CM Theory Seminar | Towards exciton optomechanics in suspended 2D semiconductors

Hongchao Xie (Cornell University)

Excitons, made of electron-hole pairs bound by Coulomb interaction, provide compelling opportunities for applications in optoelectronics, information storage, non-volatile logic. However, the small binding energy of exciton in conventional semiconductors jeopardizes its integration and potentials in modern optoelectronics schemes. In the past decade, a new type of two-dimensional semiconductors, mainly transition metal dichalcogenides (TMDs), attract tremendous interests with much larger exciton binding energy. Thus, stable excitonic effects up to room temperature can give rise to extremely strong light-matter interaction. Together with their ultra-lightweight and other emerging properties, such strong excitonic interaction in 2D TMD opens up the possibility to optically control properties of monolayer semiconductors over the suspended structure.

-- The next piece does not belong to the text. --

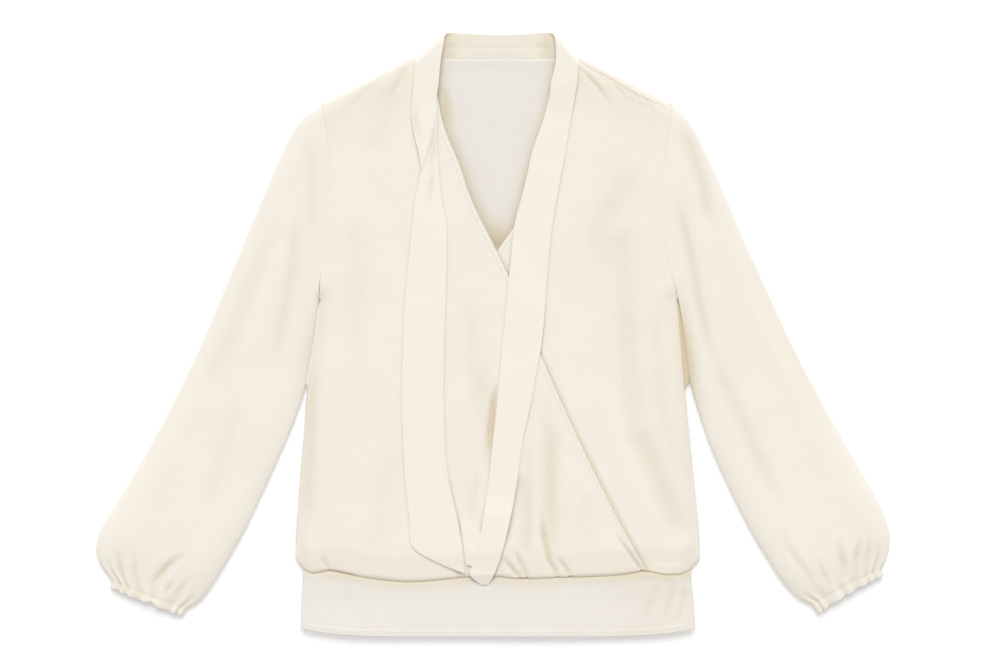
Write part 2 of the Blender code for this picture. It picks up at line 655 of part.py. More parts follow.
def band_grid():
    """Neck band: flat behind the neck, folded over a mitre at each corner and down both fronts."""
    reach = math.pi * BAND_FOLD_RADIUS / math.sqrt(2)
    half = {}
    for side in ("right", "left"):
        sign = -1.0 if side == "right" else 1.0
        lines = []
        for part in steps_between(0.0, 1.0, BAND_COLUMNS):
            corner_x = BAND_INNER_X[side] + (BAND_OUTER_X[side] - BAND_INNER_X[side]) * part
            corner_y = BAND_TOP_Y + (BAND_SEAM_Y - BAND_TOP_Y) * part
            top = TIE[side][0]
            end_x = top.inner_x + (top.outer_x - top.inner_x) * part
            middle_x = corner_x - sign * reach / 2
            middle_y = corner_y - reach / 2
            line = [(end_x, BAND_END_Y, BAND_Z + 2 * BAND_FOLD_RADIUS)]
            between = (corner_y - reach + BAND_END_Y) / 2
            line.append(((end_x + corner_x) / 2, between, BAND_Z + 2 * BAND_FOLD_RADIUS))
            for turn in steps_between(math.pi, 0.0, BAND_FOLD_STEPS):
                out = BAND_FOLD_RADIUS * math.sin(turn) / math.sqrt(2)
                slide = BAND_FOLD_RADIUS * (turn - math.pi / 2) / math.sqrt(2)
                x = middle_x + sign * (out + slide)
                y = middle_y + out - slide
                line.append((x, y, BAND_Z + BAND_FOLD_RADIUS * (1 - math.cos(turn))))
            start_x = line[-1][0]
            for fraction in (0.66, 0.33):
                dip = BAND_DIP * (1 - part) * (1 - fraction ** 2)
                line.append((start_x * fraction, corner_y - dip, BAND_Z))
            lines.append(line)
        half[side] = lines
    grid = []
    for right, left in zip(half["right"], half["left"]):
        middle = [(0.0, (right[-1][1] + left[-1][1]) / 2, BAND_Z)]
        grid.append(right + middle + left[::-1])
    return grid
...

In this talk, I will first review this new type of 2D semiconductors and interesting device physics by employing the structure of nanoelectromechanical systems (NEMS). Then I’ll present our study of exciton-induced nonlinearities in suspended TMD monolayers, where we achieved a robust optical bistability near the exciton resonance. Our results also demonstrate a helicity-dependent optical switching that enables control of light not only by light intensity but also by its polarization using monolayer materials. Additionally, I will discuss our recent results on dynamically manipulating the mechanical motion of a suspended 2D semiconductor through its exciton resonance, without an optical cavity structure.